Microsoft announced that it has purchased Onfolio, a maker of online information and content sharing tools, whose technology the software giant has already integrated into the latest version of its browser-based tool bar application.
Based on the acquisition, terms of which were not immediately released, Microsoft said that it is permanently adding Onfolios tools into its Windows Live Toolbar, a beta version of which was released earlier in the week of March 5.
Microsoft also released a beta version of its next generation search engine, Windows Live Search, in a bid to improve its position against segment leaders Google and Yahoo.
Tool bar applications have become a hotly contended sector among all the major search engine providers as the applications which are downloaded and sit in an end users Web browser have replaced the practice of visiting traditional search engine Web sites for many people.

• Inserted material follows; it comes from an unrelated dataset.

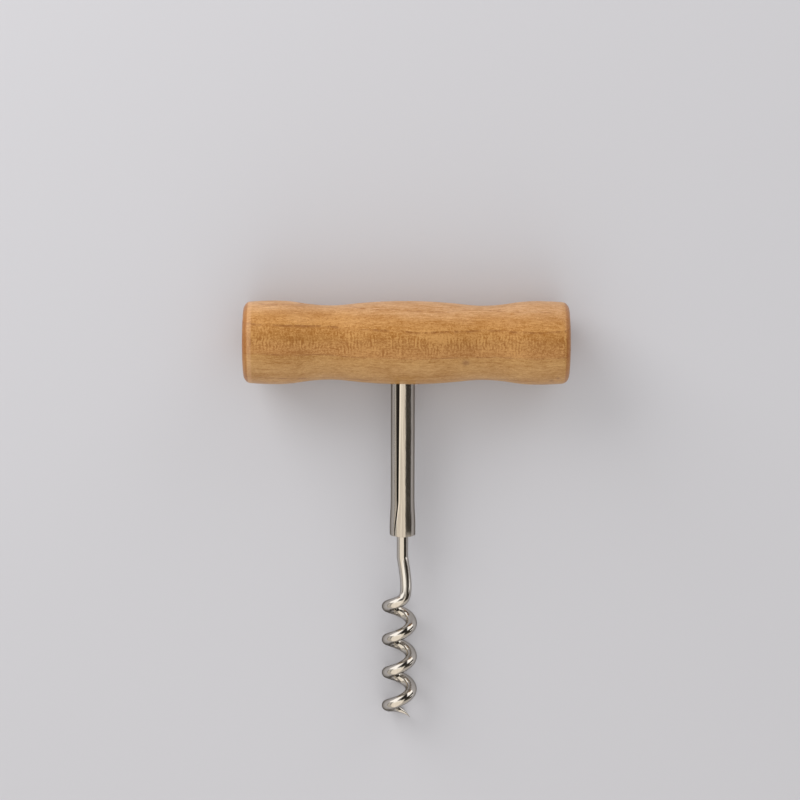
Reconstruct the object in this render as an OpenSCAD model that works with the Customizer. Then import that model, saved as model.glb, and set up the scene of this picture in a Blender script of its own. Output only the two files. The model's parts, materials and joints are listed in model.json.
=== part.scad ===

By adding Onfolio to Windows Live Toolbar, Microsoft is hoping that customers begin to use the applications to organize information they encounter online for future reference, and as a starting point for launching subsequent Web queries.
Onfolios software promises the ability to help end users better save and track their online research activities by offering an extended browser interface for viewing and searching any Web sites and information they save into the system.
The software also allows users to save their Web usage information directly onto their computers and into documents, or to share the data with others via e-mail.
The online information management software has also been armed with RSS-oriented features that promise the ability to notify users when content has changed on Web sites saved in its system that someone has chosen to receive updates on.
"The Windows Live mission is to harness the power of the Web in a way that lets people easily find the information and pursue the interests that deepen their relationships and enrich their lives," Christopher Payne, corporate vice president of Windows Live Search at Microsoft said in a statement.
"It does this by furthering our investments in Web and desktop search and by giving users an easy way to retain, organize and consume information as theyre browsing across the Internet."
Content saved into Onfolios application can also be annotated with research notes, flags, keywords and highlighting to help users find specific data or share their perspective on particular information they may be sharing with other people.
Last year the company released the 2.0 version of its applications, adding an RSS news feed reader, workgroup collaboration tools, blog publishing capabilities and the ability to save the complete content of individual Web sites, among other things.
There has been no word yet from Microsoft whether or not Onfolio will continue to offer support for browsers other than Internet Explorer.
Added compatibility for Mozilla Foundations Firefox browser was another addition with the Onfolio 2.0 release.
Onfolio had also promised tighter integration with Microsofts Outlook e-mail software as part of the update.
Onfolio has been available for purchase in two editions Onfolio Professional Edition and Onfolio Personal Edition, which sold for $99.95 and $29.99, respectively.
Microsoft has not yet indicated what plans it has for the companys technology outside of the new tool bar integration.
"Onfolios core competency is providing users with the tools to enable them to save, collect and share that information as they conduct research on the Internet," said J.J. Allaire, founder of Onfolio.
"We are thrilled to be integrated into Microsofts Windows Live products and to continue to help people efficiently capture and organize information on the Web."